Roman numeral analysis, and “four chords that made a million”

[No, I’m not dead yet — just absolutely snowed under in my day job. Here is a little blog post to keep the blog alive.]

Anybody who has ever played off a jazz lead sheet or ‘fake book’ is familiar with chord symbols like G (G major triad), Cm (C minor triad), D7 (D dominant seventh), G/D (G major triad with a D in the bass), and the like.

One ‘abstraction level’ above is the so-called ‘Roman numeral analysis’ which is found in music theory texts, particularly classical ones.
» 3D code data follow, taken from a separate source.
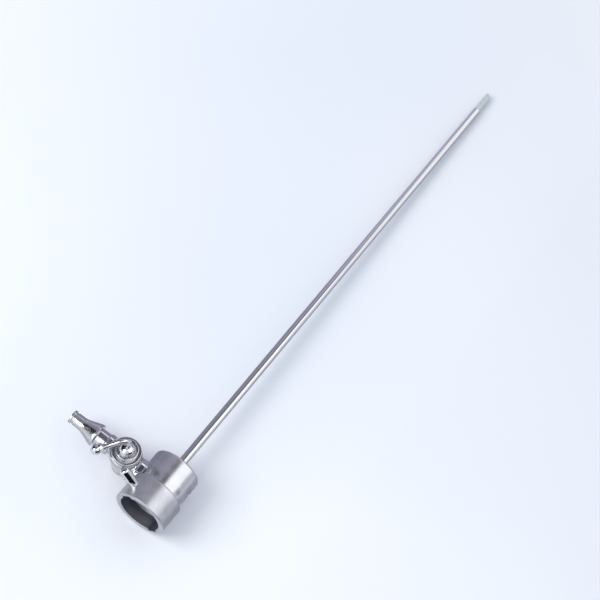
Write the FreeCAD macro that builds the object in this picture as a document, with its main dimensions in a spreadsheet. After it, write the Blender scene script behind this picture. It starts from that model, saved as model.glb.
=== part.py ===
import FreeCAD, Part
import math
import os
import Sketcher

# Slim endoscope sheath with a hub, a guide pin and a side stopcock. Millimetres.
# The origin is the centre of the hub's rear mouth. +X runs along the sheath to its tip,
# +Y along the stopcock to the hose nozzle, +Z along the plug to its lever.

doc = FreeCAD.newDocument("sheath")
sheet = doc.addObject("Spreadsheet::Sheet", "Sizes")

# Driving sizes
SIZES = {
    # Hub: rear collar, front body, cone seat and the ferrule that holds the tube
    "mouth_radius": 9.0,
    "collar_wall": 2.2,
    "collar_length": 11.4,
    "collar_edge": 0.35,
    "slot_width": 4.8,
    "slot_length": 6.0,
    "slot_turn": 38.0,
    "lock_groove_depth": 0.8,
    "lock_groove_width": 1.8,
    "spigot_length": 3.2,
    "hub_step": 1.0,
    "bore_step": 0.5,
    "hub_length": 24.6,
    "hub_front_wall": 3.0,
    "hub_edge": 0.9,
    "step_groove_width": 3.6,
    "step_groove_depth": 0.4,
    "step_groove_edge": 0.35,
    "seat_length": 4.7,
    "seat_step": 0.4,
    "seat_lip": 0.6,
    "seat_collar_length": 1.6,
    "ferrule_radius": 3.2,
    "ferrule_nose_radius": 2.5,
    "ferrule_reach": 2.2,
    # Tube and oblique beak
    "sheath_length": 274.0,
    "tube_radius": 1.85,
    "tube_root_radius": 2.1,
    "lumen_radius": 1.5,
    "beak_length": 7.0,
    "beak_radius": 1.68,
    "beak_bore_radius": 1.3,
    "beak_socket_length": 2.5,
    "beak_slant_length": 4.6,
    "beak_nose_height": 0.7,
    # Guide pin on the collar
    "pin_radius": 2.1,
    "pin_height": 8.4,
    "pin_place": 5.4,
    "pin_turn": 42.0,
    "pin_seat_depth": 0.8,
    "pin_foot_radius": 2.6,
    "pin_foot_height": 0.2,
    "pin_edge": 0.6,
    # Small screw in the side of the hub
    "screw_radius": 1.6,
    "screw_recess": 0.35,
    "screw_depth": 0.9,
    "screw_gap": 6.6,
    "screw_turn": 168.0,
    "screw_slot_width": 0.4,
    "screw_slot_depth": 0.4,
    # Stopcock body: a barrel with one arm to the hub and one to the nozzle
    "stopcock_gap": 3.3,
    "barrel_gap": 8.6,
    "barrel_radius": 6.5,
    "barrel_top": 6.0,
    "barrel_shoulder": 4.2,
    "barrel_bottom": 7.0,
    "barrel_cone_top": 2.6,
    "barrel_foot_radius": 4.4,
    "flange_radius": 6.0,
    "flange_edge": 0.35,
    "hub_arm_radius": 4.2,
    "hub_arm_spigot_radius": 2.3,
    "flow_radius": 1.4,
    "stem_ring_radius": 5.4,
    "stem_ring_shift": 1.3,
    "stem_ring_height": 1.9,
    "stem_ring_edge": 0.5,
    "nozzle_arm_radius": 3.0,
    "nozzle_arm_end": 7.6,
    # Nozzle, its nut and its seal, from the plug's axis
    "nut_radius": 4.2,
    "nut_start": 6.6,
    "nut_end": 9.0,
    "nut_lip": 0.7,
    "seal_thickness": 0.4,
    "nozzle_neck_radius": 3.3,
    "nozzle_neck_groove_radius": 3.0,
    "nozzle_foot_radius": 3.7,
    "flare_radius": 4.9,
    "flare_start": 13.3,
    "flare_rim": 0.9,
    "cone_end": 20.4,
    "nozzle_tip_radius": 2.85,
    "nozzle_waist_radius": 2.7,
    "nozzle_lip_length": 0.9,
    "nozzle_end": 26.2,
    "nozzle_bore_radius": 2.2,
    # Plug and its head
    "plug_clearance": 0.03,
    "plug_top_radius": 3.3,
    "plug_bottom_radius": 2.7,
    "shank_radius": 1.6,
    "head_gap": 0.1,
    "cap_radius": 4.55,
    "cap_height": 1.7,
    "cap_edge": 0.3,
    "cap_groove_radius": 3.75,
    "cap_groove_width": 0.3,
    "cap_groove_depth": 0.35,
    "boss_radius": 3.35,
    "boss_height": 2.5,
    # Lever: bent rod with a turned grip and a ball
    "lever_turn": 50.0,
    "lever_radius": 0.95,
    "lever_top": 17.3,
    "lever_bend_radius": 3.2,
    "lever_fall": 33.0,
    "lever_sweep_radius": 35.0,
    "grip_fall": 24.0,
    "grip_radius": 2.0,
    "grip_length": 3.3,
    "grip_neck_radius": 1.6,
    "grip_neck_place": 3.7,
    "ball_radius": 2.1,
    "ball_place": 5.3,
    # Spring pack under the barrel
    "washer_radius": 4.0,
    "washer_thickness": 0.5,
    "spring_radius": 3.6,
    "spring_thickness": 0.35,
    "spring_dish": 0.5,
    "nut_cap_radius": 3.9,
    "nut_cap_height": 2.05,
    "nut_cap_edge": 0.6,
}

# Sizes that follow from the driving ones
SIZES |= {
    "collar_radius": "=mouth_radius + collar_wall",
    "lock_groove_radius": "=mouth_radius + lock_groove_depth",
    "hub_radius": "=collar_radius - hub_step",
    "hub_bore_radius": "=mouth_radius - bore_step",
    "seat_radius": "=hub_bore_radius - seat_step",
    "seat_mouth_radius": "=seat_radius - seat_lip",
    "screw_place": "=collar_length + screw_gap",
    "stopcock_place": "=collar_length + stopcock_gap",
    "barrel_distance": "=hub_radius + barrel_gap",
}

row = 0
for size_name, size_value in SIZES.items():
    row += 1
    sheet.set(f"A{row}", size_name)
    sheet.set(f"B{row}", str(size_value))
    sheet.setAlias(f"B{row}", size_name)
doc.recompute()


def bound(text):
    """Turn a formula of size names into one that reads the sheet."""
    words = sorted(SIZES, key=len, reverse=True)
    marked = str(text)
    for number, word in enumerate(words):
        marked = marked.replace(word, f"@{number}@")
    for number, word in enumerate(words):
        marked = marked.replace(f"@{number}@", f"Sizes.{word}")
    return marked


def number(text):
    """Work out the present value of such a formula."""
    found = sheet.evalExpression(bound(text))
    return float(getattr(found, "Value", found))


def body_called(label, at=(0, 0, 0), turns=(("z", 0),)):
    """Start a sub-part, placed by formulas and turned about its own axes in order."""
    body = doc.addObject("PartDesign::Body", label)
    body.Label = label
    axes = {"x": "vector(1; 0; 0)", "y": "vector(0; 1; 0)", "z": "vector(0; 0; 1)"}
    spin = " * ".join(f"rotation({axes[axis]}; {bound(angle)})" for axis, angle in turns)
    base = "; ".join(bound(place) for place in at)
    body.setExpression("Placement", f"placement(vector({base}); {spin})")
    return body


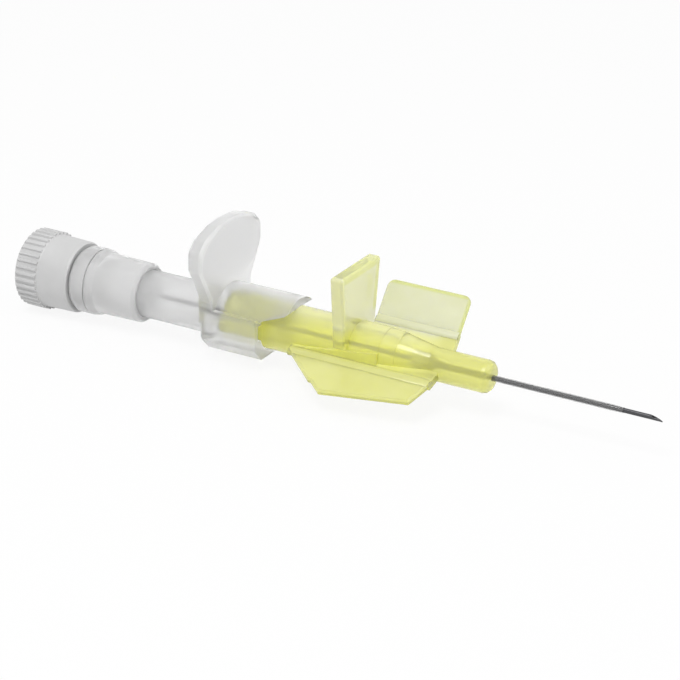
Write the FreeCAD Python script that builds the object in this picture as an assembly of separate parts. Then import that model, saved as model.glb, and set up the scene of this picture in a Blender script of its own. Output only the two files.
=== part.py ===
import FreeCAD, Part
import math
import os

os.makedirs("parts", exist_ok=True)
V = FreeCAD.Vector

# An over-the-needle intravenous cannula, small size, lying with its needle along +X.
# Millimetres. The origin is the end of the hub's nose, on the needle's axis, and +Z is up.
# Every round piece is turned about the X axis, so profiles are written as (x, radius).

# Needle and catheter
NEEDLE_R = 0.26
LUMEN_R = 0.15
NEEDLE_TIP = 19.7
BEVEL_LENGTH = 1.6
LANCET_LENGTH = 0.7
LANCET_TURN = 35.0
SLIDE_FIT = 0.015
CATHETER_BORE_R = NEEDLE_R + SLIDE_FIT
CATHETER_R = 0.355
CATHETER_TIP = 15.3
CATHETER_TAPER = 1.6
CATHETER_TIP_WALL = 0.02
SEAT_FIT = 0.02
CATHETER_FIT = 0.005
BUSH_FIT = 0.03
BUSH_NOSE = 0.45

# How far one form of a moulding sinks into the next
SINK = 0.5

# Catheter hub
HUB_REAR = -32.5
HUB_R = 2.85
SHOULDER_START = -12.7
SHOULDER_END = -7.0
STEP_X = -10.8
STEP_R = 2.62
STEP_HEIGHT = 0.07
NOSE_R = 1.87
NOSE_ROUND = 0.8
CHAMBER_R = 1.82
CHAMBER_END = -12.6
SEAT_R = 0.9
SEAT_START = -9.6
SEAT_END = -7.5
FLARE_END = -6.3
LUG_REACH = 3.35
LUG_HALF_HEIGHT = 0.8
LUG_LENGTH = 1.1
PAD_FACE = 3.22
PAD_REAR = -23.3
PAD_FRONT = -12.6
PAD_LOW = -1.7
PAD_LOW_FRONT = -0.95
PAD_TOP_REAR = -0.5
PAD_TOP_FRONT = 1.0

# Six per cent taper shared by the plug and socket pairs
TAPER_PER_MM = 0.03
SOCKET_MOUTH_R = 2.15
TAPER_FIT = 0.02
SOCKET_LENGTH = 8.5
SOCKET_EASE = 0.1

# Hub finger plate
HUB_PLATE_FRONT = -16.4
HUB_PLATE_THICK = 1.5
HUB_PLATE_FOOT = 0.6
HUB_PLATE_TOP = 9.2
HUB_PLATE_FOOT_HALF = 3.45
HUB_PLATE_TOP_HALF = 4.45
HUB_PLATE_CORNER = 0.35
RIM_EASE = 0.2

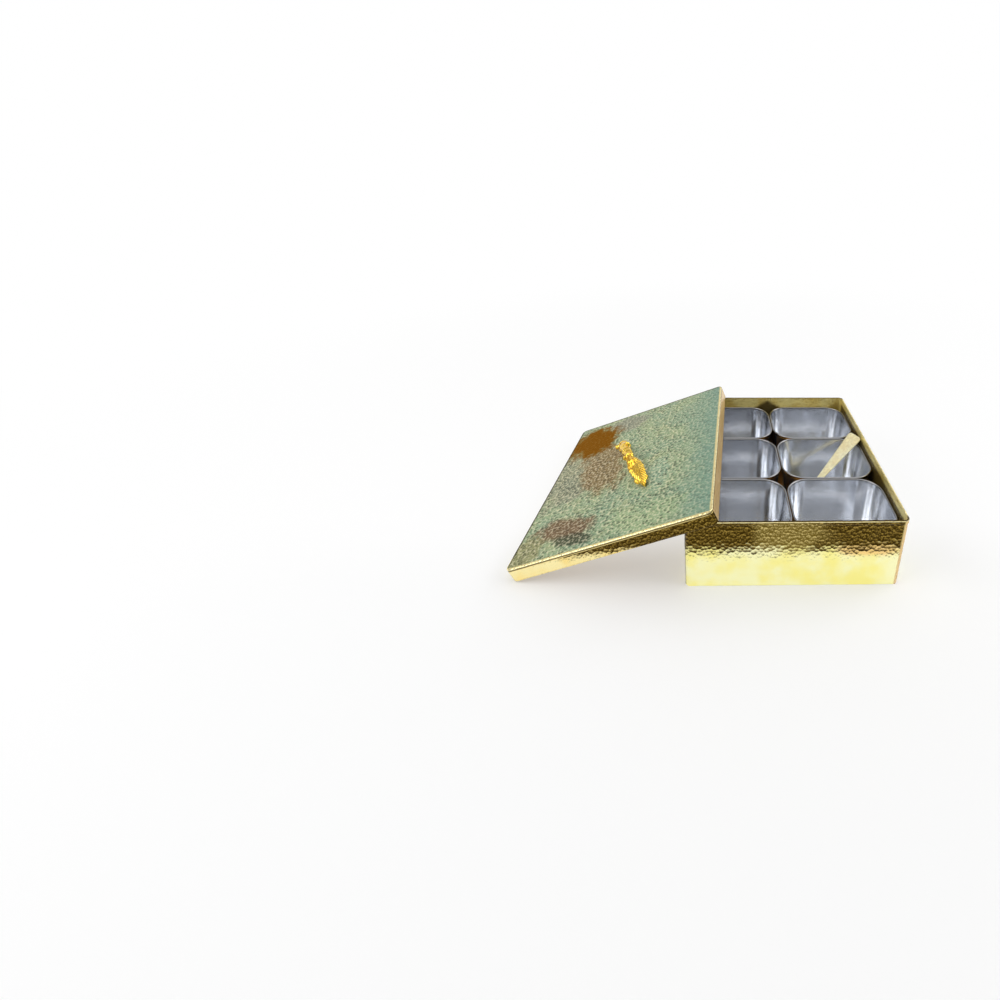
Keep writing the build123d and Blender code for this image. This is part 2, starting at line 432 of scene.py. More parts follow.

It considers not the absolute chords but their relative position (and diatonic function) in the scale. For example, a 12-bar major blues in G corresponds to the progression G-C-G-D-C , and in C# to C#-F#-C#-G#-F#, but in Roman numeral notation, both would be I-I-IV-I-V-IV in their respective keys. Likewise, a minor blues would be i-i-iv-i-v-iv regardless of the key it is in.[*]

The system was invented by the eccentric classicist composer and music theoretician https://en.wikipedia.org/wiki/Georg_Joseph_Vogler (teacher of Carl Maria von Weber) in the late 1700s. It is not a system that comes naturally to people with absolute pitch (since the same progression in different keys really sounds different to us) but it is an excellent ‘meta’ tool for describing commonalities between what may be very different compositions. Effectively, it is a form of notation that stresses function (as in ‘functional harmony’) — tonic (I), mediant (III), subdominant (IV), dominant (V), etc.

As already seen in the blues example above, major chords are indicated by uppercase Roman numerals, and minor chords by lowercase ones. Seventh, ninth,… chords take digit qualifiers just like in conventional chord notation, e.g., i9, Vb9, etc. A ‘+’ and a ‘°’ indicate augmented and diminished chords, respectively.

Inversions are indicated by suffixes like Ib (tonic, 2nd inversion) and V7d (dominant, third inversion) although I personally find  the ‘b’ confusing due to its similarity to a ‘flat’ sign and prefer I/V and V7/IV, respectively. (In C major, these would correspond to C/G and G7/F, respectively)

Finally, out-of-scale chords are prefixed by accidentals # and ♭. For example, a Neapolitan chord in a piece otherwise in a minor scale would be written♭II

Rick Beato has a video here about ‘the four chords that killed pop music’.

What he really means is the progression I-vi-IV-V and its permutations like vi-IV-I-V, which some producers seem to think are nearly a prerequisite for hit singles. In Rick’s video, you can hear a plethora of examples in a wide variety of keys and styles (what do Taylor Swift and Iron Maiden otherwise have in common?! Or the choruses of Roxette’s ‘Listen To Your Heart’ and The Beatles’s ‘Let It Be’?). At a higher abstraction level, all of them boil down to just that pattern I-vi-IV-V, straight up or rearranged.

To be sure, if one is willing to escape the tyranny of simple triads and power chords, even I-vi-IV-V can be made interesting… And if one is not (e.g., because on a distorted guitar more complex chords quickly get muddy), then changing the scale to a more exotic one helps…

For instance, here is a video touting the Mixolydian mode as the ‘secret sauce’ of AC/DC

Leaving aside that AC/DC, while fun to play, is hardly a model of musical sophistication: What is he talking about? Let’s compare the diatonic triads on the major scale with those on the Mixolydian scale (more correctly: the Mixolydian mode[*]):

major (Ionian):   I – ii – iii – IVV – vi – vii°

Mixolydian: I – ii – iii° – IV – v – vi – VII

Yes, the major triads in the major scale are the familiar tonic, subdominant, and dominant — but the mixolydian one has them on tonic, subdominant, and leading tone! This automatically invites riffs like A-A-A….D-D-G…D-D-G-D-D-G-D-A-A (“Highway To Hell”) or E–D-A/C# (“Back In Black”), or …

They also use the Dorian mode fairly freely (“Hells’ Bells”, “Shot Down In Flames”,..)

Dorian: i – ii – ♭III – IV – v – vi° – VII

Now the Mixolydian and Dorian modes are, of course, very common in Anglo(-American) folk music — but yes, much of the character of different scales and modes derives from the chords progressions they generate. I will elaborate in this in a future post. Meanwhile, here are the biting observations of one of my musical heroes, Steven Wilson, on the music industry:

[*] The “Nashville number system” used by some country and gospel singers (including by Elvis Presley’s backup singers the Jordanaires) is a variant that uses Arabic instead of Roman numerals, with minor chords being indicated by a dash (e.g. 6- instead of vi). It was invented to facilitate transposition to fit the vocal range of the singer being accompanied.

[**] Technically, a scale is a sequence of notes/intervals covering an octave, a mode a different choice of tonal center (‘starting point’) among them. For example, the G mixolydian mode is generated from the C major scale simply by starting at G rather than C.